Spiders & Springtails
(watch the videos above)
According to a 1984 study by C.W. Aitchison, 54 species of spiders stay active over winter in Canada. Dr. Hector Carcamo says that the spiders survive on spring tails – very tiny primitive insects that have a spring-like structure that allows them to jump very high for their size – like you jumping over the Eiffel Tower! Springtails mainly feed on organic matter.
“So what?” you may ask.
As Carcamo points out, “Having predators crawling under the snow (including spiders and carabids) means that they could be working winter overtime eating sleeping pests, while we are on vacation in Mexico.”
What’s not to like about that?! Go spiders! Carcamo also points out that biological diversity is a good thing in all seasons. Springtails are kind of land plankton, although they eat litter so they may have a role in soil formation and nutrient recycling. “All things are connected. The lowly springtails’ bigger role may be to keep predators alive during the winter so they survive to eat crop pests in the spring.

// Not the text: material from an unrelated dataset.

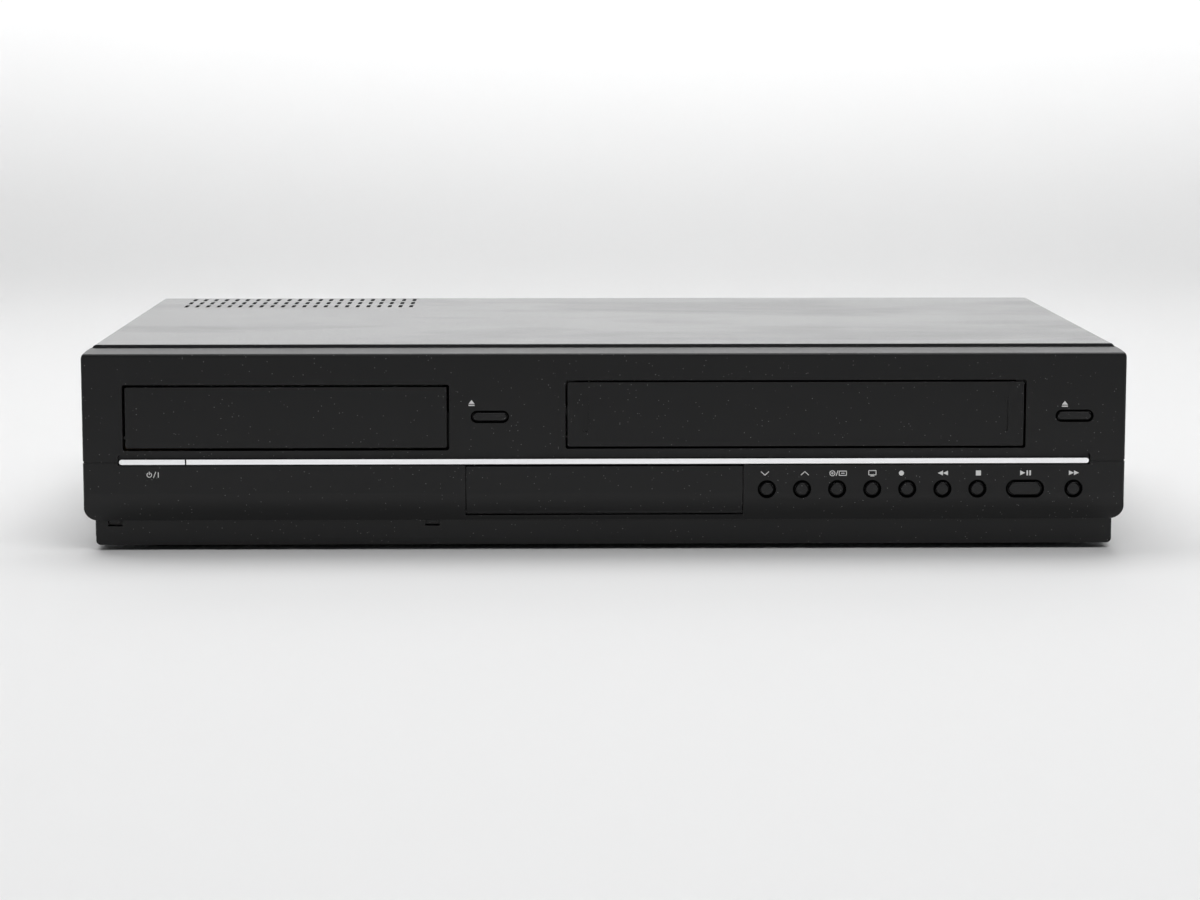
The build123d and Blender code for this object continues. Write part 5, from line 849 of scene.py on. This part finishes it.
# ---- Fasteners --------------------------------------------------------------------------------------------
@dataclass(frozen=True)
class CrossScrew:
    """A pan head with a cross recess, in millimetres."""

    head_r: float = 3.4
    head_t: float = 1.5
    recess_r: float = 1.9
    recess_w: float = 0.62
    recess_d: float = 0.9
    rim: float = 0.45
    edge: Point2 = (0.97, 0.12)
    flat_r: float = 0.4
    steps: int = 40

    def make(self, material: bpy.types.Material) -> bpy.types.Object:
        """Makes one screw.

        Args:
            material: Its finish.

        Returns:
            The screw, which looks along Z with its seat at zero.
        """
        mesh = bmesh.new()
        crown = [(self.head_r * cos(radians(a)), self.head_t * (self.rim + (1 - self.rim) * sin(radians(a))))
                 for a in range(0, 76, 15)]
        lathe(mesh, [(self.head_r * self.edge[0], 0.0), (self.head_r, self.head_t * self.edge[1]), *crown,
                     (self.flat_r, self.head_t)], self.steps)
        head = new_piece("screw_head", mesh, material, smooth=True)
        for turn in (0.0, pi / 2):
            cutter = bmesh.new()
            bmesh.ops.create_cube(cutter, size=1.0)
            bmesh.ops.scale(cutter, verts=cutter.verts,
                            vec=(2 * self.recess_r * MM, self.recess_w * MM, 2 * self.recess_d * MM))
            bmesh.ops.rotate(cutter, verts=cutter.verts, matrix=Matrix.Rotation(turn, 3, "Z"))
            bmesh.ops.translate(cutter, verts=cutter.verts, vec=(0, 0, self.head_t * MM))
            tool = new_piece("recess", cutter, material)
            cut = head.modifiers.new("recess", "BOOLEAN")
            cut.object, cut.operation, cut.solver = tool, "DIFFERENCE", "EXACT"
            bpy.context.view_layer.update()
            seen = head.evaluated_get(bpy.context.evaluated_depsgraph_get())
            made = bpy.data.meshes.new_from_object(seen)
            head.modifiers.clear()
            head.data = made
            bpy.data.objects.remove(tool)
        return head


@dataclass
class CaseScrews(Fitting):
    """The screws of the cover's sides and rear flange, in millimetres."""

    screw: CrossScrew = CrossScrew()
    side_x: float = 212.0
    rear_y: float = 114.0
    side_places: tuple[Point2, ...] = ((-60.5, 11.9), (80.667, 11.9))
    rear_places: tuple[Point2, ...] = ((-198.0, 79.4), (0.0, 79.4), (198.0, 79.4))

    def build(self) -> list[bpy.types.Object]:
        """Sets the screws out, each turned its own way.

        Returns:
            The piece, which stands for the plain screws.
        """
        places = [at_mm(side * self.side_x, y, z, (side, 0, 0), 0.3 + y)
                  for side in (-1, 1) for y, z in self.side_places]
        places += [at_mm(x, self.rear_y, z, BACK, 0.5 + x) for x, z in self.rear_places]
        paint = self.paints.get("black_screw")
        piece = self.repeater.set_out("cross_recess_screws", self.screw.make(paint), places, paint)
        return [self.mount(piece, "black_screw", instead_of="case_screws")]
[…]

Carcamo reminds us that what farmers do on their fields during the growing season affects populations of overwintering predators. So, always remember to not spray insecticides unless pests surpass the thresholds.
According to some scientists, some spiders adapted their life cycles to winter. Does this mean that Canadian spiders have little winter coats? Well yes according to Carcamo, “but probably internal winter coats: they have antifreeze molecules that keep them from freezing until much lower temperatures. Some bugs can also withstand freezing.”
So, as you sit in your cozy armchair, hot chocolate with schnapps in hand and gaze over your fields covered in snow, remember the life that still stirs beneath. Give it a nod for working on your soil and insect management for next season. Wish those spiders and springtails a Merry Christmas.